かきたえずして……「書き」に「掻き」を懸けている。
●行きめぐり……地方をめぐり歩いて、という空間的距離と年月を経て、という時間的な長さをかねる。
●かへる山……越前国鹿蒜山(福井県南条郡)。五幡の東方。主峰は鉢伏山(標高762m)。「帰る」を懸ける。
●いつはた……敦賀市の北方海岸(南条郡五幡)と、「いつになればまた(逢えるか)」の意を掛けている。
●程のはるけさ……時間的にも空間的にも長い、遠いという嘆息を込める。
●津の国……摂津の国。現在の兵庫県東南部、大阪府の北西部を指す。
●難波潟……難波(大阪)の潟(入江・浦・湾)、すなわち大阪湾を指す。
●立ちゐる……立ったり座ったり、という意味のほか、暮らす意もある。ここは後者か。
●思はましかば……そう思えることなら、思いたいのだが(実際はそうできない)。  

【参考】
『新古今集』巻九、離別、859
「浅からずちぎりける人の、行き別れ侍りけるに、
北へ行く かりのつばさに ことづてよ 雲のうはがき かきたえずして」
『続拾遺集』巻十六、雑上、離別、1124
「津の国にまかれりけるとき、都なる女ともだちのもとにつかはしける
難波潟 群れたる鳥の もろともに たちゐるものと 思はましかば」

【考論】
<”姉君”の歌群>
 すでに述べてきたように、従姉との友情は式部にとって特別なものであった。越前への旅を目前に控えての歌が、15〜17番だけであるということは、別れが辛いと感じる相手は従姉をおいてはほかにない、ということであろう。式部が越前へ行くことになった理由の一つに、宣孝との縁談のこじれもあるはずなのだが、結婚前の式部と宣孝の贈答歌は、従姉との贈答の前では影が薄い。式部は結婚にも男にも、女友だちとの交流ほどには熱心になれなかったということだろうか。

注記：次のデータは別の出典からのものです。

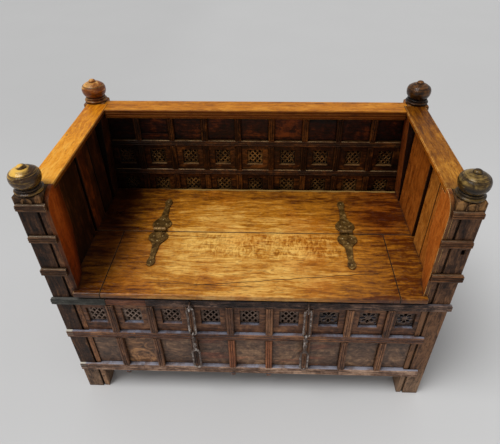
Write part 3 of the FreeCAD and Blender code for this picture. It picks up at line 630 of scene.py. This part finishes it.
# polished seat and arms
seat_tones = (rgb(86, 40, 6), rgb(190, 120, 28), rgb(252, 200, 104))
seat_wood = wood("seat_wood", seat_tones, "x", ((0, 0.545, 0), (0, 0.5, 0)), 0.0, figure=0.75,
                 stretch=0.12, rings=20.0, mottle=0.30, gloss=0.30, spec=0.35, wear=0.45,
                 wear_tone=rgb(214, 166, 104), dents=0.6, blotch=0.65, lit=0.55,
                 lit_tone=rgb(255, 214, 140),
                 faces=((TO_FRONT, (0.80, 0.84, 1.12, 1.0)),), extra=seat_extra)
left_rail_wood = wood("left_arm_rail_wood", (rgb(180, 98, 14), rgb(240, 158, 34), rgb(255, 202, 96)),
                      "y", gloss=0.34, spec=0.15, wear=0.4, wear_tone=rgb(250, 204, 116), figure=0.8,
                      mottle=0.4, faces=((TO_RIGHT, (0.16, 0.10, 0.06, 1.0)),),
                      extra=along_y(0.10, -0.22))
right_rail_wood = wood("right_arm_rail_wood", (rgb(78, 38, 6), rgb(148, 88, 14), rgb(206, 140, 46)),
                       "y", gloss=0.34, spec=0.12, wear=1.3, wear_tone=rgb(255, 200, 104),
                       figure=0.8, mottle=0.4, faces=((TO_LEFT, (1.15, 0.90, 0.75, 1.0)),),
                       extra=along_y(0.10, -0.26, (0.66, 0.66, 0.80, 1.0)))
back_top_wood = wood("back_top_rail_wood", (rgb(120, 62, 8), rgb(198, 120, 22), rgb(236, 164, 58)),
                     "x", gloss=0.36, spec=0.12, wear=0.4, wear_tone=rgb(236, 176, 86), figure=0.9,
                     mottle=0.4, faces=((TO_FRONT, (0.20, 0.13, 0.07, 1.0)),))
left_stile_wood = wood("left_arm_stile_wood", (rgb(70, 24, 4), rgb(134, 54, 11), rgb(176, 86, 28)),
                       "z", gloss=0.38, spec=0.15, wear=0.6, wear_tone=rgb(150, 104, 62), figure=0.6,
                       faces=((TO_FRONT, (0.50, 0.74, 1.4, 1.0)),
                              (SHOULDER, (0.80, 0.98, 1.4, 1.0))), extra=stile_fade)
right_stile_wood = wood("right_arm_stile_wood", (rgb(104, 48, 12), rgb(186, 98, 30),
                                                 rgb(226, 142, 62)),
                        "z", gloss=0.38, wear=1.2, wear_tone=rgb(250, 196, 116), figure=0.7,
                        faces=((TO_FRONT, (0.34, 0.44, 0.75, 1.0)),
                               (SHOULDER, (0.50, 0.58, 0.70, 1.0))))
left_board_wood = wood("left_arm_board_wood", (rgb(14, 6, 1), rgb(42, 20, 7), rgb(96, 50, 18)), "z",
                       gloss=0.42, wear=0.2, figure=1.0, spec=0.15,
                       faces=((TO_FRONT, (0.15, 0.12, 0.10, 1.0)),), extra=red_board)
right_board_wood = wood("right_arm_board_wood", (rgb(84, 40, 10), rgb(172, 102, 32),
                                                 rgb(216, 144, 62)),
                        "z", gloss=0.38, wear=0.3, figure=0.9, mottle=0.7,
                        faces=((TO_FRONT, (0.06, 0.05, 0.04, 1.0)),), extra=two_colours)
right_rear_wood = wood("right_rear_stile_wood", (rgb(50, 22, 6), rgb(116, 54, 16), rgb(166, 92, 34)),
                       "z", gloss=0.38, wear=0.4, faces=((TO_FRONT, (0.06, 0.05, 0.04, 1.0)),))

# finials
turned_wood = wood("turned_wood", (rgb(16, 9, 3), rgb(70, 45, 17), rgb(244, 192, 84)), "r",
                   gloss=0.20, spec=0.35, wear=0.4, wear_tone=rgb(150, 112, 54), blotch=0.4,
                   mottle=0.4, figure=0.6, grime=0.4, extra=gilded(0.50, 0.66))
olive_turned_wood = wood("olive_turned_wood", (rgb(14, 9, 4), rgb(66, 48, 20), rgb(156, 126, 66)),
                         "r", gloss=0.26, spec=0.3, wear=0.4, wear_tone=rgb(140, 112, 66),
                         blotch=0.8, mottle=1.0, figure=0.8, grime=0.4,
                         extra=gilded(0.18, 0.35))
brown_turned_wood = wood("brown_turned_wood", (rgb(10, 5, 2), rgb(46, 26, 9), rgb(130, 84, 38)),
                         "r", gloss=0.24, spec=0.3, wear=0.4, wear_tone=rgb(120, 80, 38),
                         blotch=0.5, mottle=0.6, figure=0.6, grime=0.4,
                         extra=gilded(0.22, 0.5))
orange_turned_wood = wood("orange_turned_wood", (rgb(50, 22, 4), rgb(140, 74, 18),
                                                 rgb(244, 184, 100)), "r", gloss=0.26, spec=0.3,
                          wear=0.6, wear_tone=rgb(206, 150, 80), blotch=0.6, figure=0.8,
                          mottle=0.7, grime=0.4, extra=gilded(0.35, 0.45))

# boards of the outer sides, the back and the inside
plain_wood = wood("plain_board_wood", (rgb(38, 24, 14), rgb(92, 60, 34), rgb(136, 96, 58)), "z",
                  ((0, 0.115, 0), (0, 0, 0)), 0.4, gloss=0.6, spec=0.25, wear=0.4, dust=0.2,
                  extra=hidden_inside)
plain_wood_x = wood("plain_board_wood_x", (rgb(38, 24, 14), rgb(92, 60, 34), rgb(136, 96, 58)),
                    "x", ((0, 0, 0.1625), (0, 0, -0.64)), 0.4, gloss=0.6, spec=0.25, wear=0.4,
                    dust=0.2)

# iron
hinge_iron = iron("hinge_iron", (rgb(42, 28, 10), rgb(112, 80, 32), rgb(206, 164, 92)), 0.4, 0.5,
                  0.32)
hasp_iron = iron("hasp_iron", (rgb(34, 25, 20), rgb(92, 73, 62), rgb(246, 238, 230)), 0.3, 0.3,
                 0.32)
nail_iron = iron("nail_iron", (rgb(80, 62, 34), rgb(160, 132, 82), rgb(236, 208, 150)), 0.2)

# which look each node has
looks = {
    "front_post_left": post_wood, "front_post_right": post_wood,
    "rear_post_left": rear_post_wood, "rear_post_right": rear_post_wood,
    "finial_front_left": turned_wood, "finial_front_right": olive_turned_wood,
    "finial_rear_right": brown_turned_wood, "finial_rear_left": orange_turned_wood,
    "post_bands_left": band_wood, "post_bands_right": band_wood,
    "arm_rail_left": left_rail_wood, "arm_rail_right": right_rail_wood,
    "arm_front_stile_left": left_stile_wood, "arm_front_stile_right": right_stile_wood,
    "arm_rear_stile_left": left_board_wood, "arm_rear_stile_right": right_rear_wood,
    "arm_inner_boards_left": left_board_wood, "arm_inner_boards_right": right_board_wood,
    "back_top_rail": back_top_wood, "back_rails": back_rail_wood, "back_stiles": back_wood,
    "back_plain_panels": back_panel_wood, "back_window_frames": back_frame_wood,
    "back_lattice_panels": back_lattice_wood,
    "front_top_rail_left": grey_wood, "front_top_rail_patch": patch_wood,
    "front_top_rail_long": long_rail_wood, "front_mid_rail": rail_wood,
    "front_base_rail": base_rail_wood, "front_upper_stiles": stile_wood,
    "front_lower_stiles": stile_wood, "front_lower_stiles_pale": pale_stile_wood,
    "front_tenon_ends": rail_wood, "front_window_frames": frame_wood,
    "front_lattice_diamond": lattice_wood, "front_lattice_flower": lattice_wood,
    "front_lower_panels": panel_wood, "front_seat_bearer": plain_wood_x,
    "side_boards_left": plain_wood, "side_boards_right": plain_wood,
    "side_battens": plain_wood, "rear_boards": plain_wood_x, "seat_bearers": plain_wood_x,
    "base_bearers": plain_wood_x, "chest_floor_boards": plain_wood_x,
    "seat_rear_board": seat_wood, "seat_side_board_left": seat_wood,
    "seat_side_board_right": seat_wood, "seat_lid": seat_wood,
    "hinge_rear_leaves": hinge_iron, "hinge_front_leaves": hinge_iron, "hinge_pins": hinge_iron,
    "nails_fixed": nail_iron, "nails_lid": nail_iron, "hasp_staples": hasp_iron,
    "hasp_upper_link_left": hasp_iron, "hasp_upper_link_right": hasp_iron,
    "hasp_lower_link_left": hasp_iron, "hasp_lower_link_right": hasp_iron,
}
for name, obj in nodes.items():
    obj.data.materials.clear()
    obj.data.materials.append(looks[name])
    for face in obj.data.polygons:
        face.material_index = 0

# a plain floor, faintly cloudy, that keeps an even tone from front to back
floor_half = 30.0
floor_gap = 0.0005
corners = [(-floor_half, -floor_half, 0), (floor_half, -floor_half, 0),
           (floor_half, floor_half, 0), (-floor_half, floor_half, 0)]
floor_mesh = bpy.data.meshes.new("floor")
floor_mesh.from_pydata(corners, [], [(0, 1, 2, 3)])
floor = bpy.data.objects.new("floor", floor_mesh)
floor.location.z = -floor_gap
bpy.context.scene.collection.objects.link(floor)
t = Tree("floor_paint")
x, y, z = t.xyz(t.co)
even = t.math("ADD", t.span(y, -0.6, 2.2, 0.04, -0.045), t.span(x, -0.4, -1.2, 0.0, -0.03))
pale = t.math("ADD", t.math("MULTIPLY_ADD", t.noise(t.co, 1.5, 2.0), 0.025, 0.5975), even)
t.put(t.bsdf.inputs["Base Color"], t.join(pale, pale, pale))
t.bsdf.inputs["Roughness"].default_value = 0.9
t.bsdf.inputs["Specular IOR Level"].default_value = 0.1
floor_mesh.materials.append(t.mat)

# soft white surroundings and one large soft lamp from above, front left
world = bpy.data.worlds.new("studio")
world.use_nodes = True
back = world.node_tree.nodes["Background"]
back.inputs["Color"].default_value = (1.0, 1.0, 1.0, 1.0)
back.inputs["Strength"].default_value = 0.42
bpy.context.scene.world = world

lamp_place = Vector((-1.7, -1.0, 4.4))
lamp_target = Vector((0.0, 0.0, 0.4))
lamp_data = bpy.data.lights.new("key", "SUN")
lamp_data.energy = 1.9
lamp_data.angle = math.radians(30)
lamp = bpy.data.objects.new("key", lamp_data)
lamp.location = lamp_place
lamp.rotation_euler = (lamp_target - lamp_place).to_track_quat("-Z", "Y").to_euler()
bpy.context.scene.collection.objects.link(lamp)

# the camera that was fitted to the photograph; angles in radians, picture sizes in pixels
picture_width, picture_height = 500.0, 444.0
focal_length = 455.935
centre_x, centre_y = 257.572, 223.795
sensor_width = 36.0
camera_place = (0.05697, -1.12388, 1.39268)
yaw, pitch, roll = -0.0370228, 0.67502545, -0.00905596

forward = Vector((math.sin(yaw) * math.cos(pitch), math.cos(yaw) * math.cos(pitch),
                  -math.sin(pitch)))
level_right = Vector((math.cos(yaw), -math.sin(yaw), 0.0))
level_up = level_right.cross(forward)
across = level_right * math.cos(roll) + level_up * math.sin(roll)
upward = level_up * math.cos(roll) - level_right * math.sin(roll)
cam_data = bpy.data.cameras.new("camera")
cam_data.sensor_fit = "HORIZONTAL"
cam_data.sensor_width = sensor_width
cam_data.lens = sensor_width * focal_length / picture_width
cam_data.shift_x = (picture_width / 2.0 - centre_x) / picture_width
cam_data.shift_y = (centre_y - picture_height / 2.0) / picture_width
cam_data.clip_start = 0.05
cam_data.clip_end = 100.0
cam = bpy.data.objects.new("camera", cam_data)
turn = Matrix((across, upward, -forward)).transposed().to_4x4()
cam.matrix_world = Matrix.Translation(camera_place) @ turn
bpy.context.scene.collection.objects.link(cam)
bpy.context.scene.camera = cam
bpy.context.scene.view_settings.view_transform = "Standard"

 ともあれ、従姉は肥前に、式部は越前に旅立つことになった。長徳2(996)年の夏のことである。不思議に思うのは、6番歌からすでに何度も登場している従姉に関して、ここ15番にもなって、ようやく姉妹の約束を交わした人であると述べていることである。しかも、式部の歌は7・15番と、非常に似通った語句や発想を有しており、それを連続してではなく、わざわざ離して配列したことにも疑問が湧く。
 6番歌の人が従姉であると認めているのは『論考』『全評』『評釈』『講座』『国文』『叢書』などであるが、この疑問について言及している注釈書は見あたらない。

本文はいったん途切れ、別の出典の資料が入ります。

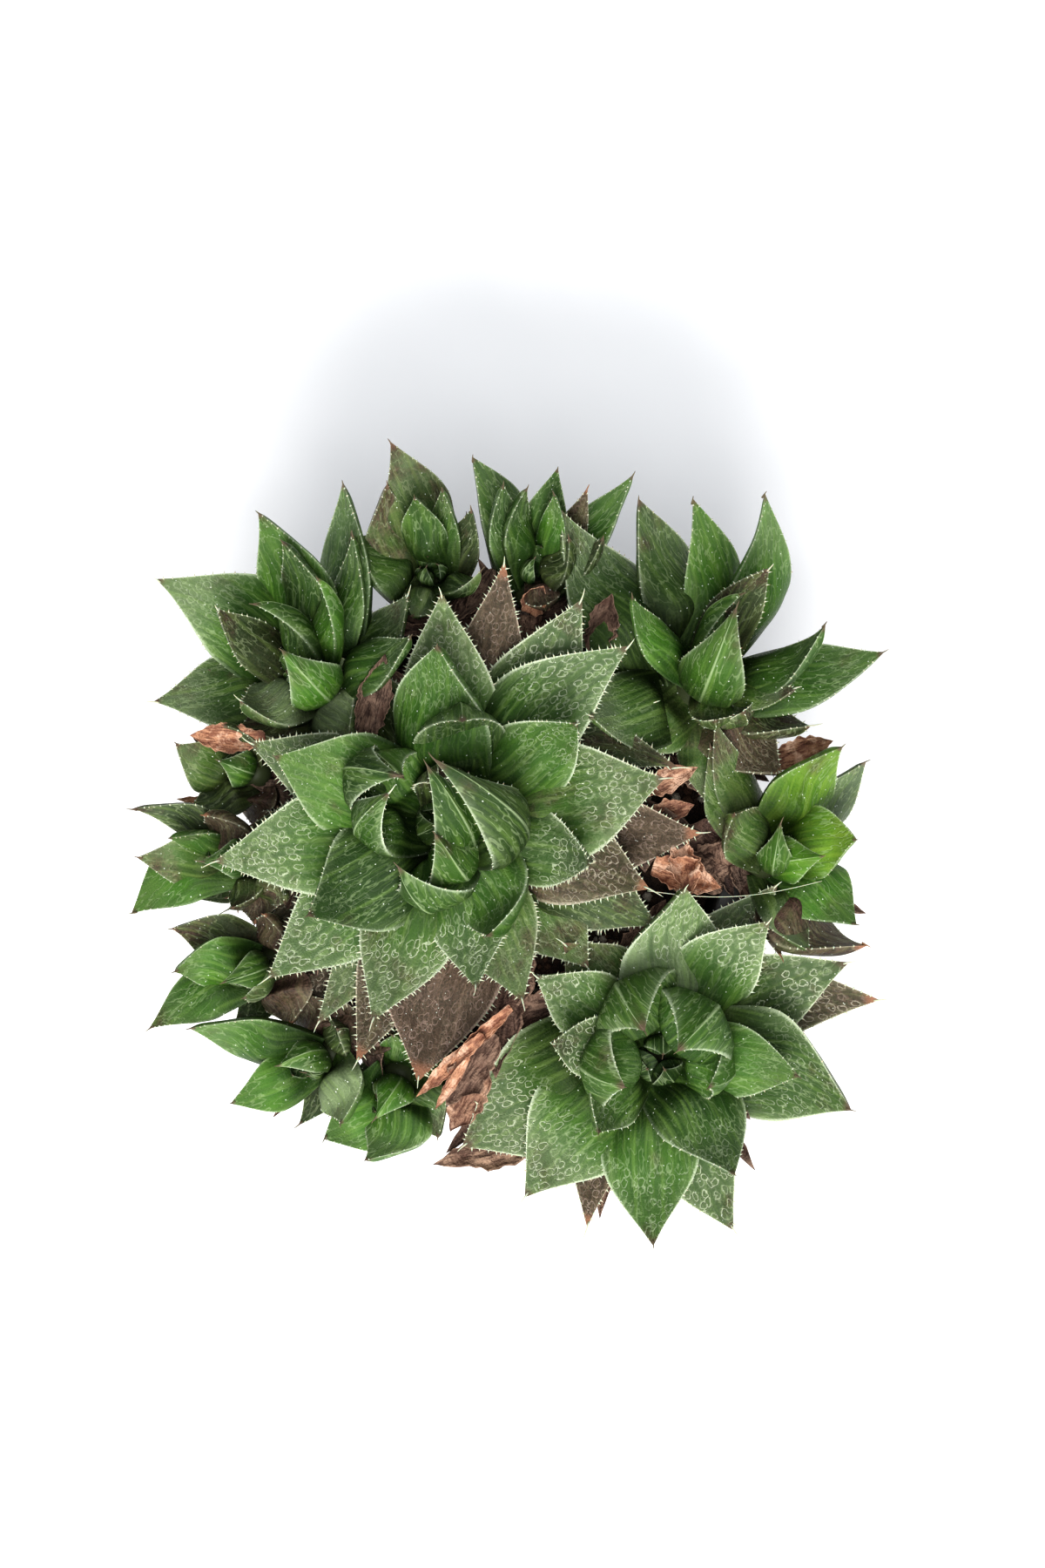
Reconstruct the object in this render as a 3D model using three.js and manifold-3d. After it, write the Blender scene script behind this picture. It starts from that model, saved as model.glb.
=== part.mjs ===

 西へ行く月のたよりに玉章のかき絶えめやは雲の通ひ路
 北へ行く雁のつばさにことづてよ雲のうはがきかきたえずして
 第一句「西へ行く」・「北へ行く」に始まり、「雲の通ひ路」・「雲のうはがき」、「かき絶えめやは」・「かきたえずして」と類似の語句、発想の上でもどちらも手紙を月・雁にことづけて文通すると言っている。式部は従姉に対して、7番で西へ行く手紙を絶やさぬと言い、15番では北へ行く手紙を絶やさないでほしいと言っているので、文通の続行を希望している点では何ら変わらない。
 式部はこの二首を離して置くことで、従姉との贈答を括弧でくくったような意味合いを持たせたかったのではないか。6番歌も含めて、間に入れられた10首のうち、季節の関係で前後するものあり、また別人の友人ではないかと疑われる歌もあるのだが、式部にとってはそれも従姉へ繋がるものと考えて、ここへまとめて置いたのであろう。式部は歌を配列するにあたって、時系列を原則とはしているが、時に歌のイメージによる連鎖、連想をも配列の基準として採用しているのである。それはこの後の配列にも随所に見られる。時系列とイメージの連鎖のどちらを優先させるかは、式部が歌を詠んだとき、または家集を編纂した時点において、対象となる人物や事象の記憶がどれほど強烈なものであったか、式部にとって大切なものであったか、という度合によって使い分けられているように思われる。
 それでいくと、従姉の思い出は式部にとってはことに大切であり、時系列を無視しても家集に残しておきたい歌群であったろう。『紫式部集』の歌はこのような式部の意識によって作られた歌群の存在を念頭に置いて理解することも必要だと思う。